Resident Chad Martell, who objected to a proposed change from two- to five-acre lot development, said, “The less homes we allow, the less tax base we’re going to have, which will increase the tax burden on the people of the town.” Others agreed and cited additional objections to specific restrictions related to tree removal and replacement.

Several commentors asked for more flexibility in the proposed regulations. Debra Conway, a resident of Barryville, pointed out that the re-write includes flexibility in the form of waivers, which can be applied for. “These are reasonable people who have set up reasonable recourses for reasonable argument,” she said. “They’re setting a standard and if it imposes a burden, you have the right to appeal.”

On the topic of natural gas, many applauded the inclusion of Article 10 pertaining to limits on industrial uses within the town. Peter Comstock, head of the Homestead School, presented a letter to the town board from a Manhattan attorney with 35 years of litigation experience who has offered to defend the town pro bono in the event that the zoning is legally challenged. “The zoning you have proposed strikes the right balance and provides the growth that is sensible and mindful of our rural integrity,” he said.

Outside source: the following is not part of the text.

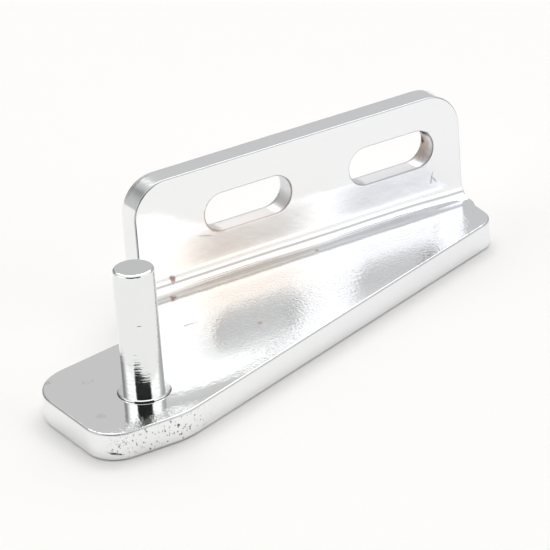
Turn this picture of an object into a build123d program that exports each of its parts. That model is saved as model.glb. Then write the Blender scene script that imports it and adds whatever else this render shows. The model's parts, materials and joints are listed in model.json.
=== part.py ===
from build123d import *
import math
import os

# Pivot bracket of an appliance door, in millimetres: a folded plate and a pin riveted into it.
# X runs along the flange, Y from the foot's front edge to the flange, and Z up.
# The origin is on the pin's axis, level with the top of its shoulder ring, where a bush sits.

# Sheet and its edges: punched from the side that the fold turns outwards,
# so the edges of the outer faces are rolled over and those of the inner faces are crisp
sheet = 5.0
bend_inner_radius = 2.4
outer_edge_radius = 0.7
inner_edge_radius = 0.3

# Flange: places from the pin's axis, height from the foot's upper face
flange_left = 17.5
flange_front = 31.0
flange_height = 20.5
flange_corner_radius = 6.5

# Slots in the flange, with the webs left between them and the flange's ends
slot_count = 2
slot_length = 17.5
slot_width = 7.0
slot_pitch = 29.6
slot_height = 11.3
slot_back_radius = 1.7
left_web = 13.85
right_web = 5.75

# Foot: its outline from the pin's axis
foot_left = 14.25
foot_front = 11.3
knee_offset = 1.6
foot_end_width = 12.15
foot_end_inset = 1.4
foot_end_step = 0.75
foot_end_step_run = 1.7
rear_edge_at_flange = 20.8
rear_edge_at_left = 14.5
front_left_corner_radius = 5.5
rear_left_corner_radius = 9.3
knee_radius = 15.0
right_corner_radius = 5.4
fold_straight = 0.3
end_blend = 0.6

# Pin
pin_diameter = 7.0
pin_height = 22.2
pin_top_radius = 0.5
ring_diameter = 8.8
ring_height = 0.4
ring_edge_chamfer = 0.15
tenon_diameter = 5.0
tail_diameter = 7.0
tail_angle = 90.0

# Levels and lines that follow from them
foot_top = -ring_height
foot_bottom = foot_top - sheet
flange_length = left_web + slot_length + slot_pitch * (slot_count - 1) + right_web
flange_right = flange_left + flange_length
flange_back = flange_front + sheet
fold_start = flange_front - bend_inner_radius
bend_outer_radius = bend_inner_radius + sheet
slot_level = foot_top + slot_height
slot_middle = (flange_left + left_web + flange_right - right_web) / 2
web_middle = flange_left + left_web / 2

# The neck is one arc from the foot's rear edge nearly to the fold
rear_edge_slope = (rear_edge_at_flange - rear_edge_at_left) / (flange_left + foot_left)
neck_angle = math.pi / 2 + math.atan(rear_edge_slope)
neck_radius = (fold_start - fold_straight - rear_edge_at_flange) * math.tan(neck_angle / 2)

# The foot's right end steps in from the fold and then leans, and short arcs take up both turns
foot_end_front = flange_front - foot_end_width
end_turn = fold_start - fold_straight - end_blend
step_turn = end_turn - foot_end_step_run
step_angle = math.atan(foot_end_step / foot_end_step_run)
lean_angle = math.atan((foot_end_inset - foot_end_step) / (step_turn - foot_end_front))
step_blend_radius = end_blend / math.tan(step_angle / 2)
lean_blend_radius = end_blend / math.tan((step_angle - lean_angle) / 2)


def rim(part, *points):
    """The outer edges round the faces nearest to the points, without the seams between those faces."""
    faces = [part.faces().sort_by_distance(point)[0] for point in points]
    edges = [edge for face in faces for edge in face.outer_wire().edges()]
    return ShapeList(edge for edge in edges if edges.count(edge) == 1)


def slot_rims(part, point):
    """The edges round the openings in the face nearest to the point."""
    face = part.faces().sort_by_distance(point)[0]
    return ShapeList(edge for wire in face.inner_wires() for edge in wire.edges())


# Plate: the foot, then the flange along its back, then the fold between them
with BuildPart() as bracket_plate:
    with BuildSketch(Plane.XY.offset(foot_bottom)):
        with BuildLine():
            outline = FilletPolyline(
                (flange_left, flange_back),
                (flange_left, rear_edge_at_flange),
                (-foot_left, rear_edge_at_left),
                (-foot_left, -foot_front),
                (knee_offset, -foot_front),
                (flange_right - foot_end_inset, foot_end_front),
                (flange_right - foot_end_step, step_turn),
                (flange_right, end_turn),
                (flange_right, flange_back),
                radius=(
                    neck_radius,
                    rear_left_corner_radius,
                    front_left_corner_radius,
                    knee_radius,
                    right_corner_radius,
                    lean_blend_radius,
                    step_blend_radius,
                ),
            )
            Line(outline @ 1, outline @ 0)
        make_face()
    extrude(amount=sheet)

    with BuildSketch(Plane.XZ.offset(-flange_front)):
        with Locations((flange_left, foot_top)):
            Rectangle(flange_length, flange_height, align=Align.MIN)
    extrude(amount=-sheet)
    fillet(bracket_plate.edges().filter_by(Axis.Y).group_by(Axis.Z)[-1], flange_corner_radius)

    fold_edges = bracket_plate.edges().filter_by(Axis.X)
    fillet(fold_edges.sort_by_distance((web_middle, flange_front, foot_top))[0], bend_inner_radius)
    fold_edges = bracket_plate.edges().filter_by(Axis.X)
    fillet(fold_edges.sort_by_distance((web_middle, flange_back, foot_bottom))[0], bend_outer_radius)

    with BuildSketch(Plane.XZ.offset(-flange_front)):
        with Locations((slot_middle, slot_level)):
            with GridLocations(slot_pitch, slot_pitch, slot_count, 1):
                SlotOverall(slot_length, slot_width)
    extrude(amount=-sheet, mode=Mode.SUBTRACT)

    # Crisp edges on the faces inside the fold, rolled ones on the faces outside it
    flange_front_face = (web_middle, flange_front, slot_level)
    flange_back_face = (web_middle, flange_back, slot_level)
    inner_rim = rim(bracket_plate, (0, 0, foot_top), (web_middle, flange_front, foot_top), flange_front_face)
    fillet(inner_rim, inner_edge_radius)
    outer_rim = rim(bracket_plate, (0, 0, foot_bottom), (web_middle, flange_back, foot_bottom), flange_back_face)
    fillet(outer_rim, outer_edge_radius)
    fillet(slot_rims(bracket_plate, flange_front_face), inner_edge_radius)
    fillet(slot_rims(bracket_plate, flange_back_face), slot_back_radius)

    # Hole for the pin's tenon, countersunk from below for its riveted tail
    with Locations(Plane(origin=(0, 0, foot_bottom), z_dir=(0, 0, -1))):
        CounterSinkHole(tenon_diameter / 2, tail_diameter / 2, sheet, tail_angle)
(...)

Comstock’s son, Jack, made an eloquent plea for preservation of the town’s rural heritage, which he defined as the beauty and health of the natural environment. “Our rivers, streams, forests and farm fields are our lifeblood,” he said. “They nourish our souls and provide us with the diminishingly rare gifts of clean air to breathe, pure water to drink and responsibly raised farm products to eat. I commend the town board for their efforts to protect this heritage. Is it not our responsibility to stand up to exploitation and to protect the health and prosperity of this town’s people?”